DATA EXTRACT:
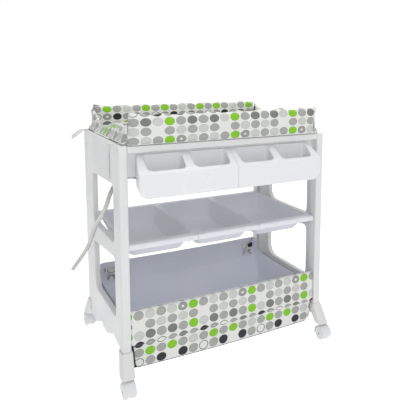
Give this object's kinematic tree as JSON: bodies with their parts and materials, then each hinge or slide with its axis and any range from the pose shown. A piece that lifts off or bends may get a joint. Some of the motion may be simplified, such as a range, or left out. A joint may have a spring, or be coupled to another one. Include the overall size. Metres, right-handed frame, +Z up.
{
  "type": "changing table with bathtub",
  "caption": "Wheeled changing table: a padded mat swings back over a bathtub, above a front tray, lift-out shelf bins and a cloth basket.",
  "frame": {"origin": "on the floor, in the middle of the table's width and depth", "axes": "+X to the right of someone facing the front, +Y to the rear, +Z up"},
  "size_m": [0.9281, 0.635, 0.9264],
  "materials": {
    "frame_plastic": "satin moulded plastic",
    "tub_plastic": "glossy moulded plastic",
    "bin_plastic": "satin moulded plastic",
    "caster_plastic": "satin",
    "axle_steel": "dark",
    "screw_steel": "dark",
    "arm_metal": "white powder coat",
    "rod_metal": "white powder coat",
    "dotted_fabric": "printed coated cloth with dots",
    "liner_fabric": "matt lining",
    "trim_webbing": "matt webbing",
    "strap_webbing": "matt webbing",
    "mat_board": "raw board",
    "hose_rubber": "soft translucent tube"
  },
  "bodies": {
    "frame": {"basket_front_panel": "dotted_fabric", "basket_liner": "liner_fabric", "basket_rods": "rod_metal", "basket_ties": "dotted_fabric", "basket_trim": "trim_webbing", "bracket_screws": "screw_steel", "drain_hose": "hose_rubber", "frame_retainers": "axle_steel", "front_left_foot": "frame_plastic", "front_left_post": "frame_plastic", "front_rail": "frame_plastic", "front_right_foot": "frame_plastic", "front_right_post": "frame_plastic", "front_shelf_bar": "rod_metal", "left_panel": "frame_plastic", "left_pivot_bracket": "arm_metal", "left_tray": "tub_plastic", "rail_screws": "screw_steel", "rear_left_foot": "frame_plastic", "rear_left_post": "frame_plastic", "rear_rail": "frame_plastic", "rear_right_foot": "frame_plastic", "rear_right_post": "frame_plastic", "rear_shelf_bar": "rod_metal", "right_panel": "frame_plastic", "right_pivot_bracket": "arm_metal", "right_tray": "tub_plastic", "side_strap": "strap_webbing", "strap_buckle": "frame_plastic", "tray_screws": "screw_steel", "tub": "tub_plastic", "tub_drain": "frame_plastic"},
    "mat": {"mat_board": "mat_board", "mat_ears": "arm_metal", "mat_retainers": "axle_steel", "mat_pad": "dotted_fabric", "mat_front_wall": "dotted_fabric", "mat_rear_wall": "dotted_fabric", "mat_left_gusset": "dotted_fabric", "mat_right_gusset": "dotted_fabric", "mat_straps": "strap_webbing"},
    "mat_arms": {"left_arm": "arm_metal", "right_arm": "arm_metal"},
    "left_bin": {"left_bin": "bin_plastic"},
    "middle_bin": {"middle_bin": "bin_plastic"},
    "right_bin": {"right_bin": "bin_plastic"},
    "plug": {"drain_plug": "tub_plastic"},
    "front_left_swivel": {"front_left_caster_housing": "caster_plastic", "front_left_caster_axle": "axle_steel"},
    "front_left_wheels": {"front_left_caster_wheels": "caster_plastic"},
    "front_right_swivel": {"front_right_caster_housing": "caster_plastic", "front_right_caster_axle": "axle_steel"},
    "front_right_wheels": {"front_right_caster_wheels": "caster_plastic"},
    "rear_left_swivel": {"rear_left_caster_housing": "caster_plastic", "rear_left_caster_axle": "axle_steel"},
    "rear_left_wheels": {"rear_left_caster_wheels": "caster_plastic"},
    "rear_right_swivel": {"rear_right_caster_housing": "caster_plastic", "rear_right_caster_axle": "axle_steel"},
    "rear_right_wheels": {"rear_right_caster_wheels": "caster_plastic"}
  },
  "joints": [
    {"name": "arm_swing", "type": "hinge", "parent": "frame", "child": "mat_arms", "pos_m": [0, 0.235, 0.803], "axis": [-1, 0, 0], "range_deg": [0, 270]},
    {"name": "mat_turn", "type": "hinge", "parent": "mat_arms", "child": "mat", "pos_m": [0, 0, 0.803], "axis": [-1, 0, 0], "range_deg": [-180, 0]},
    {"name": "plug_lift", "type": "slide", "parent": "frame", "child": "plug", "axis": [0, 0, 1], "range_m": [0, 0.04]},
    {"name": "left_bin_lift", "type": "slide", "parent": "frame", "child": "left_bin", "axis": [0, 0, 1], "range_m": [0, 0.05]},
    {"name": "middle_bin_lift", "type": "slide", "parent": "frame", "child": "middle_bin", "axis": [0, 0, 1], "range_m": [0, 0.05]},
    {"name": "right_bin_lift", "type": "slide", "parent": "frame", "child": "right_bin", "axis": [0, 0, 1], "range_m": [0, 0.05]},
    {"name": "front_left_swivel", "type": "hinge", "parent": "frame", "child": "front_left_swivel", "pos_m": [-0.393, -0.275, 0.0615], "axis": [0, 0, 1], "continuous": true},
    {"name": "front_left_roll", "type": "hinge", "parent": "front_left_swivel", "child": "front_left_wheels", "pos_m": [-0.393, -0.287, 0.026], "axis": [1, 0, 0], "continuous": true},
    {"name": "front_right_swivel", "type": "hinge", "parent": "frame", "child": "front_right_swivel", "pos_m": [0.393, -0.275, 0.0615], "axis": [0, 0, 1], "continuous": true},
    {"name": "front_right_roll", "type": "hinge", "parent": "front_right_swivel", "child": "front_right_wheels", "pos_m": [0.393, -0.287, 0.026], "axis": [1, 0, 0], "continuous": true},
    {"name": "rear_left_swivel", "type": "hinge", "parent": "frame", "child": "rear_left_swivel", "pos_m": [-0.393, 0.275, 0.0615], "axis": [0, 0, 1], "continuous": true},
    {"name": "rear_left_roll", "type": "hinge", "parent": "rear_left_swivel", "child": "rear_left_wheels", "pos_m": [-0.393, 0.287, 0.026], "axis": [1, 0, 0], "continuous": true},
    {"name": "rear_right_swivel", "type": "hinge", "parent": "frame", "child": "rear_right_swivel", "pos_m": [0.393, 0.275, 0.0615], "axis": [0, 0, 1], "continuous": true},
    {"name": "rear_right_roll", "type": "hinge", "parent": "rear_right_swivel", "child": "rear_right_wheels", "pos_m": [0.393, 0.287, 0.026], "axis": [1, 0, 0], "continuous": true}
  ],
  "couplings": [
    {"joint": "mat_turn", "follows": "arm_swing", "ratio": -0.66667}
  ]
}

THE REQUEST:
Each line of the material should be duplicated exactly, please.

RESULT BELOW:
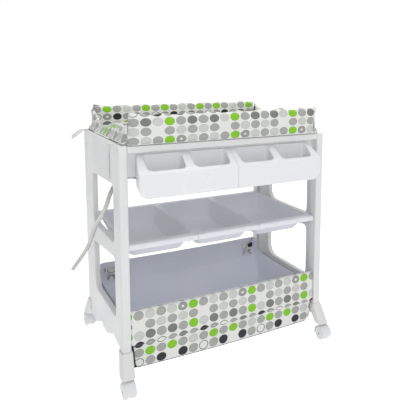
Give this object's kinematic tree as JSON: bodies with their parts and materials, then each hinge or slide with its axis and any range from the pose shown. A piece that lifts off or bends may get a joint. Some of the motion may be simplified, such as a range, or left out. A joint may have a spring, or be coupled to another one. Include the overall size. Metres, right-handed frame, +Z up.
{
  "type": "changing table with bathtub",
  "caption": "Wheeled changing table: a padded mat swings back over a bathtub, above a front tray, lift-out shelf bins and a cloth basket.",
  "frame": {"origin": "on the floor, in the middle of the table's width and depth", "axes": "+X to the right of someone facing the front, +Y to the rear, +Z up"},
  "size_m": [0.9281, 0.635, 0.9264],
  "materials": {
    "frame_plastic": "satin moulded plastic",
    "tub_plastic": "glossy moulded plastic",
    "bin_plastic": "satin moulded plastic",
    "caster_plastic": "satin",
    "axle_steel": "dark",
    "screw_steel": "dark",
    "arm_metal": "white powder coat",
    "rod_metal": "white powder coat",
    "dotted_fabric": "printed coated cloth with dots",
    "liner_fabric": "matt lining",
    "trim_webbing": "matt webbing",
    "strap_webbing": "matt webbing",
    "mat_board": "raw board",
    "hose_rubber": "soft translucent tube"
  },
  "bodies": {
    "frame": {"basket_front_panel": "dotted_fabric", "basket_liner": "liner_fabric", "basket_rods": "rod_metal", "basket_ties": "dotted_fabric", "basket_trim": "trim_webbing", "bracket_screws": "screw_steel", "drain_hose": "hose_rubber", "frame_retainers": "axle_steel", "front_left_foot": "frame_plastic", "front_left_post": "frame_plastic", "front_rail": "frame_plastic", "front_right_foot": "frame_plastic", "front_right_post": "frame_plastic", "front_shelf_bar": "rod_metal", "left_panel": "frame_plastic", "left_pivot_bracket": "arm_metal", "left_tray": "tub_plastic", "rail_screws": "screw_steel", "rear_left_foot": "frame_plastic", "rear_left_post": "frame_plastic", "rear_rail": "frame_plastic", "rear_right_foot": "frame_plastic", "rear_right_post": "frame_plastic", "rear_shelf_bar": "rod_metal", "right_panel": "frame_plastic", "right_pivot_bracket": "arm_metal", "right_tray": "tub_plastic", "side_strap": "strap_webbing", "strap_buckle": "frame_plastic", "tray_screws": "screw_steel", "tub": "tub_plastic", "tub_drain": "frame_plastic"},
    "mat": {"mat_board": "mat_board", "mat_ears": "arm_metal", "mat_retainers": "axle_steel", "mat_pad": "dotted_fabric", "mat_front_wall": "dotted_fabric", "mat_rear_wall": "dotted_fabric", "mat_left_gusset": "dotted_fabric", "mat_right_gusset": "dotted_fabric", "mat_straps": "strap_webbing"},
    "mat_arms": {"left_arm": "arm_metal", "right_arm": "arm_metal"},
    "left_bin": {"left_bin": "bin_plastic"},
    "middle_bin": {"middle_bin": "bin_plastic"},
    "right_bin": {"right_bin": "bin_plastic"},
    "plug": {"drain_plug": "tub_plastic"},
    "front_left_swivel": {"front_left_caster_housing": "caster_plastic", "front_left_caster_axle": "axle_steel"},
    "front_left_wheels": {"front_left_caster_wheels": "caster_plastic"},
    "front_right_swivel": {"front_right_caster_housing": "caster_plastic", "front_right_caster_axle": "axle_steel"},
    "front_right_wheels": {"front_right_caster_wheels": "caster_plastic"},
    "rear_left_swivel": {"rear_left_caster_housing": "caster_plastic", "rear_left_caster_axle": "axle_steel"},
    "rear_left_wheels": {"rear_left_caster_wheels": "caster_plastic"},
    "rear_right_swivel": {"rear_right_caster_housing": "caster_plastic", "rear_right_caster_axle": "axle_steel"},
    "rear_right_wheels": {"rear_right_caster_wheels": "caster_plastic"}
  },
  "joints": [
    {"name": "arm_swing", "type": "hinge", "parent": "frame", "child": "mat_arms", "pos_m": [0, 0.235, 0.803], "axis": [-1, 0, 0], "range_deg": [0, 270]},
    {"name": "mat_turn", "type": "hinge", "parent": "mat_arms", "child": "mat", "pos_m": [0, 0, 0.803], "axis": [-1, 0, 0], "range_deg": [-180, 0]},
    {"name": "plug_lift", "type": "slide", "parent": "frame", "child": "plug", "axis": [0, 0, 1], "range_m": [0, 0.04]},
    {"name": "left_bin_lift", "type": "slide", "parent": "frame", "child": "left_bin", "axis": [0, 0, 1], "range_m": [0, 0.05]},
    {"name": "middle_bin_lift", "type": "slide", "parent": "frame", "child": "middle_bin", "axis": [0, 0, 1], "range_m": [0, 0.05]},
    {"name": "right_bin_lift", "type": "slide", "parent": "frame", "child": "right_bin", "axis": [0, 0, 1], "range_m": [0, 0.05]},
    {"name": "front_left_swivel", "type": "hinge", "parent": "frame", "child": "front_left_swivel", "pos_m": [-0.393, -0.275, 0.0615], "axis": [0, 0, 1], "continuous": true},
    {"name": "front_left_roll", "type": "hinge", "parent": "front_left_swivel", "child": "front_left_wheels", "pos_m": [-0.393, -0.287, 0.026], "axis": [1, 0, 0], "continuous": true},
    {"name": "front_right_swivel", "type": "hinge", "parent": "frame", "child": "front_right_swivel", "pos_m": [0.393, -0.275, 0.0615], "axis": [0, 0, 1], "continuous": true},
    {"name": "front_right_roll", "type": "hinge", "parent": "front_right_swivel", "child": "front_right_wheels", "pos_m": [0.393, -0.287, 0.026], "axis": [1, 0, 0], "continuous": true},
    {"name": "rear_left_swivel", "type": "hinge", "parent": "frame", "child": "rear_left_swivel", "pos_m": [-0.393, 0.275, 0.0615], "axis": [0, 0, 1], "continuous": true},
    {"name": "rear_left_roll", "type": "hinge", "parent": "rear_left_swivel", "child": "rear_left_wheels", "pos_m": [-0.393, 0.287, 0.026], "axis": [1, 0, 0], "continuous": true},
    {"name": "rear_right_swivel", "type": "hinge", "parent": "frame", "child": "rear_right_swivel", "pos_m": [0.393, 0.275, 0.0615], "axis": [0, 0, 1], "continuous": true},
    {"name": "rear_right_roll", "type": "hinge", "parent": "rear_right_swivel", "child": "rear_right_wheels", "pos_m": [0.393, 0.287, 0.026], "axis": [1, 0, 0], "continuous": true}
  ],
  "couplings": [
    {"joint": "mat_turn", "follows": "arm_swing", "ratio": -0.66667}
  ]
}